The campaign also unfolded during a shift in the Punjab’s external alignment. After the 1752 settlement with Ahmad Shah Durrani, Lahore’s subahdar held office within the Durrani imperial sphere, and authority in practice depended on confirmation from Afghanistan as much as (or more than) formal nomination from Delhi. In this context, Mughlani Begam (Moin-ul-Mulk’s widow) and leading officials sought Durrani recognition for the Lahore government in early 1754, reflecting the reduced capacity of the Mughal centre to impose stable control in the province.
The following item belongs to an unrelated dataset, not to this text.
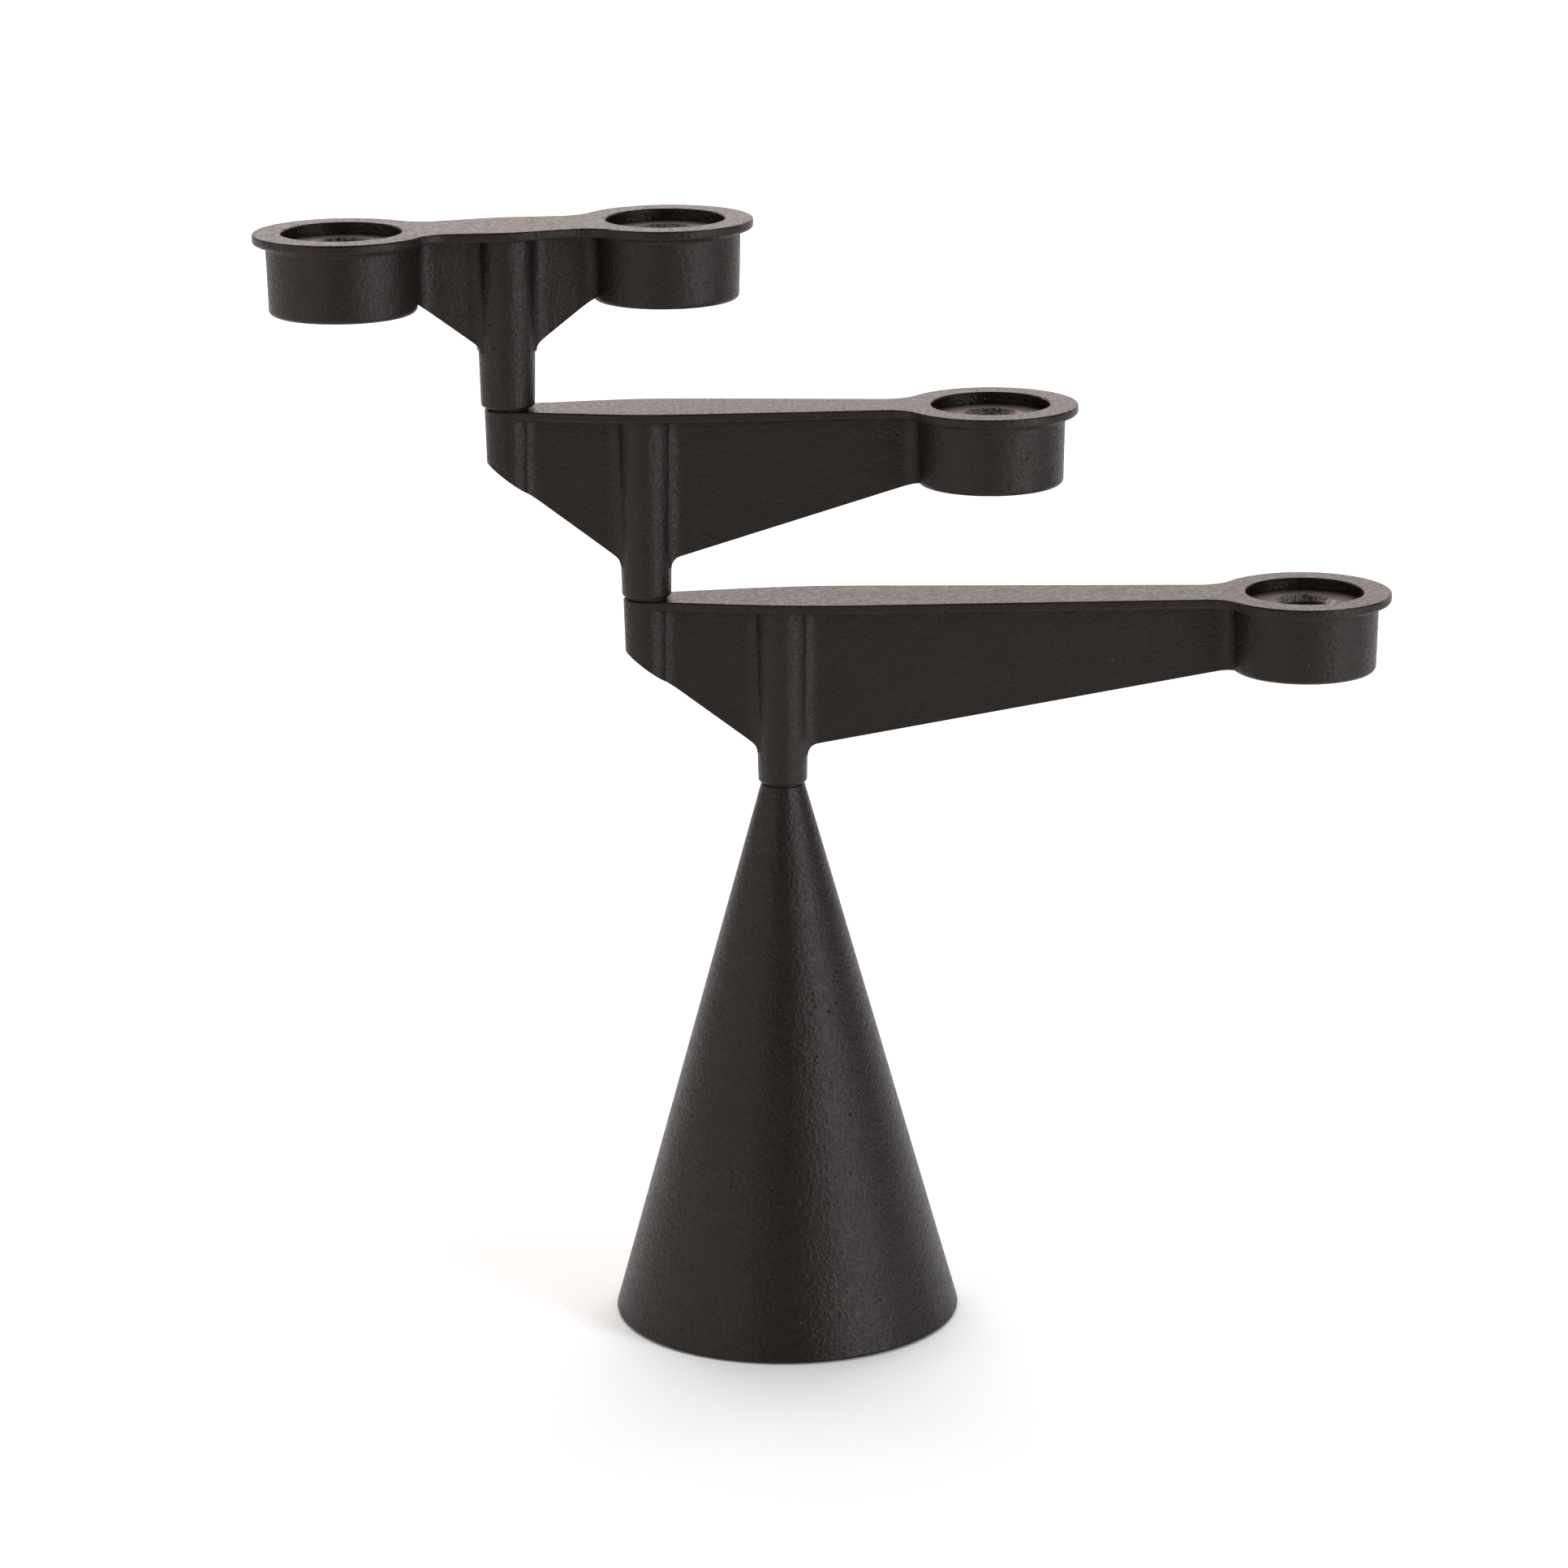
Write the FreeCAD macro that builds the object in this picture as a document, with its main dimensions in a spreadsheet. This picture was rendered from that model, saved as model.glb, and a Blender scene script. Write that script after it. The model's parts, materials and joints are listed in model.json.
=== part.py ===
"""Tabletop candelabra: a cast iron cone that carries three swinging cast iron arms.

Each arm turns on a steel pin that stands in the end of the piece below it. The lower and the
middle arm hold one candle cup each, and the top arm holds two. Frame: origin at the middle of
the foot, +Z up, lower arm along +X. Sizes are in millimetres.
"""
import FreeCAD, Part
import os
import Sketcher
from FreeCAD import Vector

os.makedirs("parts", exist_ok=True)
doc = FreeCAD.newDocument("candelabra")

# ------------------------------------------------------------------ driving dimensions
SIZES = [
    ("base_radius", 60.4, "radius of the cone at its foot"),
    ("cone_height", 190.6, "height of the iron cone"),
    ("cone_top_radius", 7.55, "radius of the flat on top of the cone"),
    ("foot_round", 0.9, "rounding of the lower edge of the cone"),
    ("nose_round", 0.3, "rounding of the upper edge of the cone"),
    ("cavity_radius", 50.0, "radius of the hollow at the foot"),
    ("cavity_top_radius", 14.0, "radius of the hollow at its upper end"),
    ("nose_length", 62.0, "solid iron above the hollow"),
    ("pad_radius", 55.0, "radius of the felt pad"),
    ("pad_thick", 2.0, "thickness of the felt pad"),
    ("pad_proud", 0.4, "how far the felt stands below the iron"),
    ("pad_clear", 0.3, "radial room round the felt pad"),
    ("pin_radius", 4.0, "radius of the stud and of both pivot pins"),
    ("pin_reach", 42.0, "length of pin that stands in the arm above"),
    ("pin_seat", 17.0, "depth of the pin in the end boss"),
    ("pin_chamfer", 0.8, "chamfer on the pin ends"),
    ("stud_tail", 13.0, "length of stud below the solid nose"),
    ("nut_flats", 13.0, "nut size across the flats"),
    ("nut_height", 6.5, "height of the nut"),
    ("nut_washer_radius", 8.5, "outer radius of the washer under the nut"),
    ("nut_washer_thick", 1.6, "thickness of the washer under the nut"),
    ("hole_clear", 0.2, "radial room round a bolt or pin in a plain hole"),
    ("washer_thick", 0.8, "thickness of a thrust washer, and the gap at a pivot"),
    ("washer_radius", 6.9, "outer radius of a thrust washer"),
    ("bush_wall", 1.5, "wall of a pivot bush"),
    ("bush_length", 38.0, "length of a pivot bush"),
    ("bush_clear", 0.05, "radial running room between bush and pin"),
    ("bore_depth", 45.0, "depth of the pivot bore in an arm"),
    ("draft", 1.3, "casting draft in degrees"),
    ("stem_radius", 8.4, "radius of the lower and middle stem at its lower end"),
    ("top_stem_radius", 9.15, "radius of the top stem at its lower end"),
    ("stem_round", 1.0, "rounding of the lower edge of a stem"),
    ("lower_height", 65.2, "plate top to stem foot, lower arm"),
    ("middle_height", 65.4, "plate top to stem foot, middle arm"),
    ("top_height", 61.6, "plate top to stem foot, top arm"),
    ("lower_reach", 178.9, "stem axis to cup axis, lower arm"),
    ("middle_reach", 117.3, "stem axis to cup axis, middle arm"),
    ("top_reach", 55.0, "stem axis to either cup axis, top arm"),
    ("end_reach", 45.9, "stem axis to the next pivot axis"),
    ("top_turn", 12.0, "top arm turned anticlockwise at rest, in degrees"),
    ("plate_thick", 3.4, "thickness of the top plate"),
    ("plate_over", 0.6, "rounding of the plate's upper edge"),
    ("plate_under", 1.2, "rounding of the plate's lower edge"),
    ("flange_over", 4.35, "how far the plate stands out round a cup"),
    ("neck_round", 13.0, "concave blend from the plate to the cup flange"),
    ("lower_crest", 16.1, "half width of the lower plate's widest corner"),
    ("lower_crest_place", 7.0, "that corner's distance from the stem axis"),
    ("lower_crest_round", 200.0, "rounding of that corner"),
    ("lower_neck", 10.6, "half width of the lower plate at the cup flange"),
    ("middle_crest", 15.7, "half width of the middle plate's widest corner"),
    ("middle_crest_place", 0.5, "that corner's distance from the stem axis"),
    ("middle_crest_round", 125.0, "rounding of that corner"),
    ("middle_neck", 8.0, "half width of the middle plate at the cup flange"),
    ("top_crest", 17.2, "half width of the top plate's widest corner"),
    ("top_crest_round", 30.0, "rounding of that corner"),
    ("top_neck", 10.6, "half width of the top plate at a cup flange"),
    ("end_radius", 8.0, "radius of the end boss that holds the next pin"),
    ("end_depth", 18.0, "depth of the end boss at its outer side"),
    ("web_thick", 6.4, "thickness of the web at the plate"),
    ("web_flare", 6.5, "blend from the web to a boss or cup"),
    ("flare_sink", 0.2, "how far that blend runs into the boss or cup"),
    ("stem_show", 12.9, "bare stem below the web, lower and middle arm"),
    ("top_stem_show", 20.8, "bare stem below the web, top arm"),
    ("web_cup_depth", 26.5, "depth of the web where it meets a cup, lower and middle arm"),
    ("top_web_cup_depth", 25.6, "depth of the web where it meets a cup, top arm"),
    ("web_cove", 3.8, "blend from the web's lower edge to the stem"),
    ("cup_wall", 5.15, "iron between the recess and the outside of a cup"),
    ("cup_depth", 27.2, "plate top to the underside of a cup"),
    ("cup_draft", 1.5, "draft of the cup wall in degrees"),
    ("cup_round", 1.7, "rounding of the cup's lower edge"),
    ("cup_cove", 1.8, "blend from the cup wall to the plate"),
    ("recess_radius", 20.25, "radius of the tea light recess"),
    ("recess_depth", 3.65, "depth of the tea light recess"),
    ("recess_chamfer", 0.4, "chamfer round the recess"),
    ("socket_radius", 9.0, "radius of the candle socket"),
    ("socket_depth", 18.0, "depth of the candle socket below the recess"),
    ("socket_chamfer", 1.8, "chamfer round the candle socket"),
]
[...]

Among the most significant longer-term consequences was the expansion of Sikh influence in the countryside through the rakhi (protectorate) System. Under this system, village communities paid a regular contribution to a Sikh chief or misl group in return for protection from plunder and coercion, including restraint by the protecting Sikh party and assistance against other armed groups. The spread of rakhi to large parts of multiple doabs, and the division of protected tracts among cooperating misls, provided a durable basis for Sikh organization, revenue, and territorial presence during the period of administrative instability that followed 1753.